The good thing about these stories is they clearly show how to get rich in the tech industry: just work on something small but key to a company strategy, like the PageRank algorithm. Figure out what they really need, implement it well, raise awareness of it and they'll fall over themselves to throw money at you. Static money is no good, it needs to be spent on things that maintain growth. That's why Apple should be investing more instead of hoarding. They said they do make small strategic investments though and it takes time for good opportunities to arise. A lot of companies just won't even know about the software and talent that's out there unless it has enough publicity already.

Where it seems to work out best is when you align something that you are really interested in and put a lot of effort into with something that also happens to be one of these key technologies that large companies want. Steve Jobs didn't have to go back to Apple if he didn't want to. Mark Zuckerberg could have sold Facebook to Google, Viacom, News Corp or any of the big companies that offered money for it. Steve Jobs once said 'the only way to do great work is to love what you do'. I'm sure some people have done great work in return for money but it generally holds up. If you don't put any energy or passion into something, you'll generally do a poor job.

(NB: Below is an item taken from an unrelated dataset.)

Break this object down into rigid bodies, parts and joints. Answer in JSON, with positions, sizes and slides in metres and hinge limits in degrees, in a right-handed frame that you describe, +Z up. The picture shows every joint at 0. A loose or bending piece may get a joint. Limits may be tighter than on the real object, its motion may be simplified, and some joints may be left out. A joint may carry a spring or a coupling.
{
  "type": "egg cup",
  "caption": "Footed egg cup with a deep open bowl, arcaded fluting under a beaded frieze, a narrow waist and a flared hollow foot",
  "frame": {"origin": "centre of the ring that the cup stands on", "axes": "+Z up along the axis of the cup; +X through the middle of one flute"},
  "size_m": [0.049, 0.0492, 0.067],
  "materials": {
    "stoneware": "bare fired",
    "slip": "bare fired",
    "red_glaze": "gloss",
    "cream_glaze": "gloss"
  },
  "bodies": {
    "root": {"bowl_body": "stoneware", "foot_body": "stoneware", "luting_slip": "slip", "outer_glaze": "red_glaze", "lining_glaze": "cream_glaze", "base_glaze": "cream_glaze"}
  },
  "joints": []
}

Given that Nick is working for Yahoo, he probably has an interest is what he's doing and people who are like that deserve to be rewarded. This is where you can see the failings in companies like Microsoft because there's no sense that the people there care enough about what they do. They can hold back the web, put out as much proprietary rubbish and lock businesses into their services so long as it protects the income. Google is mixed because they promote open software on the one hand but do it to give them control of their advertising streams. The motives are reflected in the quality of their work and when they perform badly, it leaves the door open to people who do things well. Bing has failed miserably to unseat Google search because what they've done looks and works just like Google search (I don't know why Google hasn't sued them for this yet). If Yahoo takes on a new strategy for search like Siri did on the iPhone, they could easily move up in popularity.

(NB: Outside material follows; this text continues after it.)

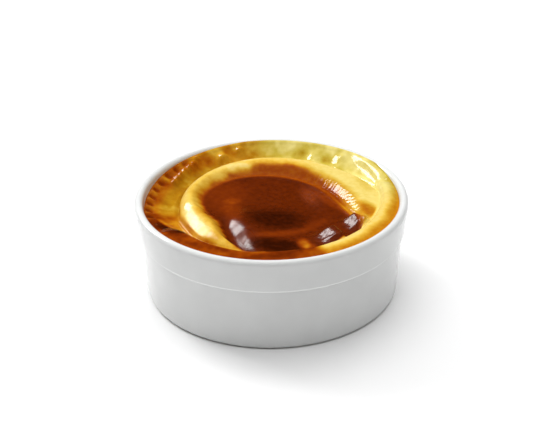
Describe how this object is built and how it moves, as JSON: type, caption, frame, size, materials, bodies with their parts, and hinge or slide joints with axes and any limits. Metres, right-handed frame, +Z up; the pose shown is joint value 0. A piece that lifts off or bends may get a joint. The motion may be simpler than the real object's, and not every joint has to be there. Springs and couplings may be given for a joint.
{
  "type": "rice pudding",
  "caption": "Oven-baked rice pudding with a folded, browned milk skin, sunk a little below the lip of its round white glazed dish.",
  "frame": {"origin": "centre of the dish's base, on the surface it stands on", "axes": "+Z up; +X to the right and -Y towards a viewer who sees the pool nearest and the deep trench at the back left"},
  "size_m": [0.12, 0.12, 0.044],
  "materials": {
    "white_glaze": "smooth glossy white glaze, bare matt clay on the foot ring",
    "baked_milk": "glossy baked milk skin, cream-yellow on the raised folds to dark brown in the pool"
  },
  "bodies": {
    "root": {"ramekin": "white_glaze", "pudding": "baked_milk"}
  },
  "joints": []
}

I actually think this would have been a good idea for Newsstand. Rather than subscribe to one publication, you'd tell it your interests and it would feed summaries of relevant articles into a wall of content and you'd be able to rank each article, like a personalised newspaper. It could be a single subscription and the subscription fee would be divided between the articles you read. If you read too many articles for your subscription level, it can cap the amount of articles that feed in. I actually don't use Newsstand at all because there isn't a single source of information that covers what I can get online. RSS helps but I still have to click though each article and there's no way for content creators to monetise it effectively.
post #11 of 11
Facebook bought Instagram. Microsoft bought Skype. Neither company removed those apps from the app store. Yahoo couldn't buy the publicity and interest this story is currently receiving. Power nap most likely means some kind of rebranding. In the interim, Yahoo is likely losing hundreds of thousands to millions of people who would want to check out the app. By the time it's relaunched, with a new Yahoo logo attached, most of those people will have forgotten about the app or simply won't care. Yahoo continues to accelerate its decline into irrelevance every day.